> **Problem to work on**
Give back only the lines from the one with "bpy.context.view_layer.update()" through the last line of the data, exactly as they appear.

> **Data**
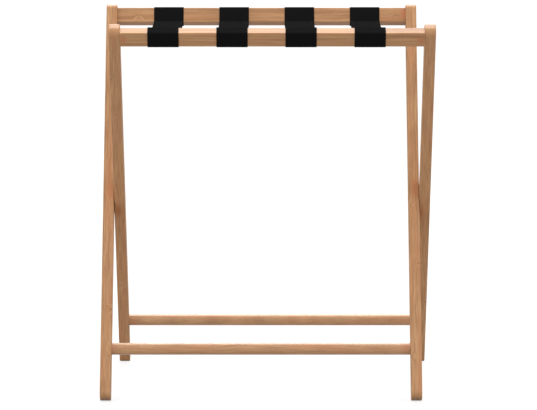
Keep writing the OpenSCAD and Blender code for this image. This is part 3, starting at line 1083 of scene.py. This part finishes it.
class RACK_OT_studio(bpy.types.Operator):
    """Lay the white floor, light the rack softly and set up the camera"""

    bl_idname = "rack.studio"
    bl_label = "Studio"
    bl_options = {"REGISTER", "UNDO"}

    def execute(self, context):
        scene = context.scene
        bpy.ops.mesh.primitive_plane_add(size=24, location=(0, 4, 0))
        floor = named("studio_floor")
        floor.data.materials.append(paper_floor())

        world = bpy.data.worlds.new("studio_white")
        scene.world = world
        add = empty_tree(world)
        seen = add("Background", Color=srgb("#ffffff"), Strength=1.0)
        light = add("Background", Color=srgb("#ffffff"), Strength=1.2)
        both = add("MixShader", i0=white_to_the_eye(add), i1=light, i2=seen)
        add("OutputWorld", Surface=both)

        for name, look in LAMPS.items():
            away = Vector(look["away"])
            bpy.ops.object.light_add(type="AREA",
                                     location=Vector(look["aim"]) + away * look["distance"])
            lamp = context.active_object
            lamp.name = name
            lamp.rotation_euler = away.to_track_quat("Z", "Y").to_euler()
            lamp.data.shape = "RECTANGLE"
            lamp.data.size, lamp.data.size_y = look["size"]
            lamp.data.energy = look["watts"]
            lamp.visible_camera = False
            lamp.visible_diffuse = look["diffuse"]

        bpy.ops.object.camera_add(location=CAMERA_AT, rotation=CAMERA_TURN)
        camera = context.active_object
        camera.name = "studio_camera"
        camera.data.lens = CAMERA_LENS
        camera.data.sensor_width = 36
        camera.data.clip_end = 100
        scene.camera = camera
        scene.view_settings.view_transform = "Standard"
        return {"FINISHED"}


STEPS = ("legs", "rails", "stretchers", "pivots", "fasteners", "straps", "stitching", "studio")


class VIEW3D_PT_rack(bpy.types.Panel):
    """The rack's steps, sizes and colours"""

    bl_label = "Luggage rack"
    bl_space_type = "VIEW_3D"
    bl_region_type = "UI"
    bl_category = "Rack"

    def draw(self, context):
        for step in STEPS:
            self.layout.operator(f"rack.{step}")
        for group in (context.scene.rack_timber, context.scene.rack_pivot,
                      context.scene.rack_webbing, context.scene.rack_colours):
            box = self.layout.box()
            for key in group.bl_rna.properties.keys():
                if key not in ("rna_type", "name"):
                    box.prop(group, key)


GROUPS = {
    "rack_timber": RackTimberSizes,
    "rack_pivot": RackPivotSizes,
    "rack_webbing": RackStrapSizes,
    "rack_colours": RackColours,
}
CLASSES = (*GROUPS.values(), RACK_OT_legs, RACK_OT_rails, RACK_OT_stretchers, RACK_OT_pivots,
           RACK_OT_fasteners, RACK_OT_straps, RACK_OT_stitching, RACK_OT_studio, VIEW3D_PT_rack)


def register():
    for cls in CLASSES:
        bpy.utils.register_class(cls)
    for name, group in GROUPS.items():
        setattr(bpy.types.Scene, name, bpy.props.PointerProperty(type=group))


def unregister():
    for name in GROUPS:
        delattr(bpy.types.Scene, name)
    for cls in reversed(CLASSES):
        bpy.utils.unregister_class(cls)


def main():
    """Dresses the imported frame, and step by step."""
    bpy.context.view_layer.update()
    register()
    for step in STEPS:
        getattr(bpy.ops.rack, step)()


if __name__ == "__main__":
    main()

> **Exercise result**
    bpy.context.view_layer.update()
    register()
    for step in STEPS:
        getattr(bpy.ops.rack, step)()


if __name__ == "__main__":
    main()